Soffits and rooflines
These spaces are common colony locations because they offer heat, shelter, and easy access points. Cleanup here often involves awkward angles and porous materials. Wax and honey can hide in seams and corners, and summer heat can reactivate odors if residue is left behind.
In roof-adjacent areas, there is also a trade-off between aggressive cleaning and avoiding water intrusion. The job has to be done carefully so sanitation does not create a second problem.
Masonry, block, and utility boxes
Concrete block and utility enclosures can hold odor longer than people expect, especially when residues settle into cracks or rough surfaces. These locations may need repeated wiping and targeted cleaning rather than one pass. They also need careful sealing afterward, because even a small opening can invite another colony.
Common mistakes when people try to clean bee residue themselves
The biggest mistake is leaving comb behind because it seems harmless once the bees are gone. Comb is not harmless. It holds scent, absorbs heat, and often contains traces of honey, pollen, or brood material.
Another mistake is painting or patching over residue without actually removing it. This can trap odor in the wall while doing nothing to stop insects or future bees from being attracted. The stain may also bleed back through over time.
People also underestimate how far honey can spread. What looks like a small hive opening outside can connect to a much larger interior cavity. Cleaning only the visible entrance rarely solves the issue.

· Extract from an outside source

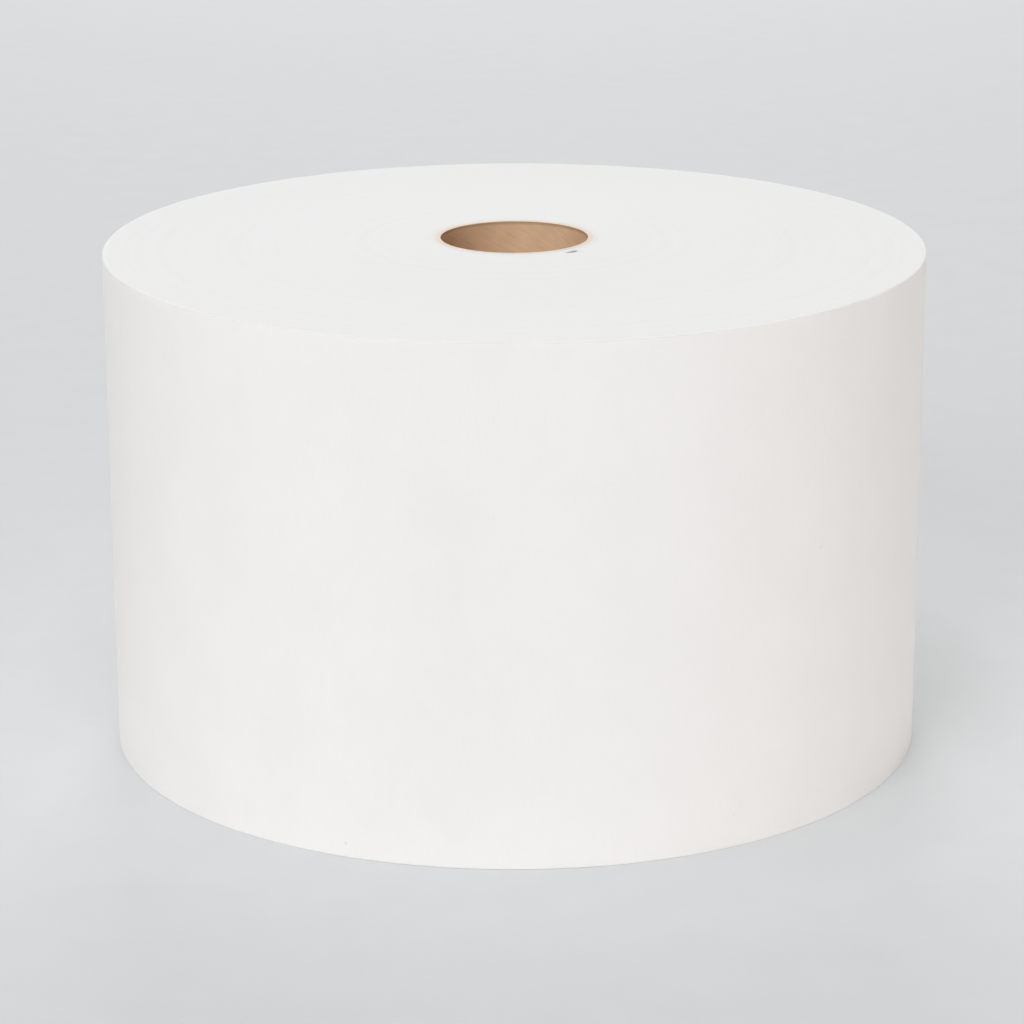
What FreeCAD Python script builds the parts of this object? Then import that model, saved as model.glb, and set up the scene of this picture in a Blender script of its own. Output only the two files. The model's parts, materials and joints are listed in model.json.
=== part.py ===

Then there is the poison problem. If a colony was killed instead of live removed, cleanup usually becomes harder, not easier. Dead bees, abandoned comb, melting honey, and trapped organic matter can create stronger odor and higher pest pressure. Humane live removal followed by proper residue cleanup is usually the cleaner long-term path for both the property and the bees.
When cleanup is a structural issue, not a housekeeping task
If the hive was established inside a building cavity for any length of time, residue cleanup should be treated as part of structural remediation. This is especially true when there is honey saturation, visible staining, softened materials, insect activity, or repeated bee return.
For HOAs, retail sites, restaurants, and public-facing buildings, that matters even more. A poorly cleaned hive site can become a liability issue if bees reoccupy the area or if leaks and odors affect tenants or guests. It is not just about making the spot look clean. It is about restoring the cavity so it no longer functions like a hive site.
That is one reason professional live removal companies that understand both bee behavior and building cavities have an advantage here. The cleanup plan is based on what bees left behind, how the structure is built, and how to keep the same location from turning into another colony site. In areas like Cape Coral and the wider Southwest Florida region, heat and humidity make that precision even more important.
How to know the cleanup was done well
A properly cleaned hive site should have no remaining comb, no obvious sticky residue, no active dripping, and no open access for bees to re-enter. There should also be a plan for replacing damaged materials and sealing entry points.
Some odor may linger briefly in heavy hive sites, especially if the colony was large or the space is warm, but it should steadily improve rather than intensify. If you keep seeing scout bees circling the same opening, notice fresh staining, or smell warm honey days after the work, the site may need more attention.
Good cleanup is not glamorous, but it is what separates a real solution from a temporary interruption. At Beeswild, that is why removal is approached as more than getting bees out. The residue they leave behind has to be addressed with the same care as the colony itself.
If you are dealing with a former hive site, think beyond the moment the bees are gone. The cleanest outcome comes from removing the scent, the food source, and the access point together, so the structure can stop advertising itself as a good place for bees to come back.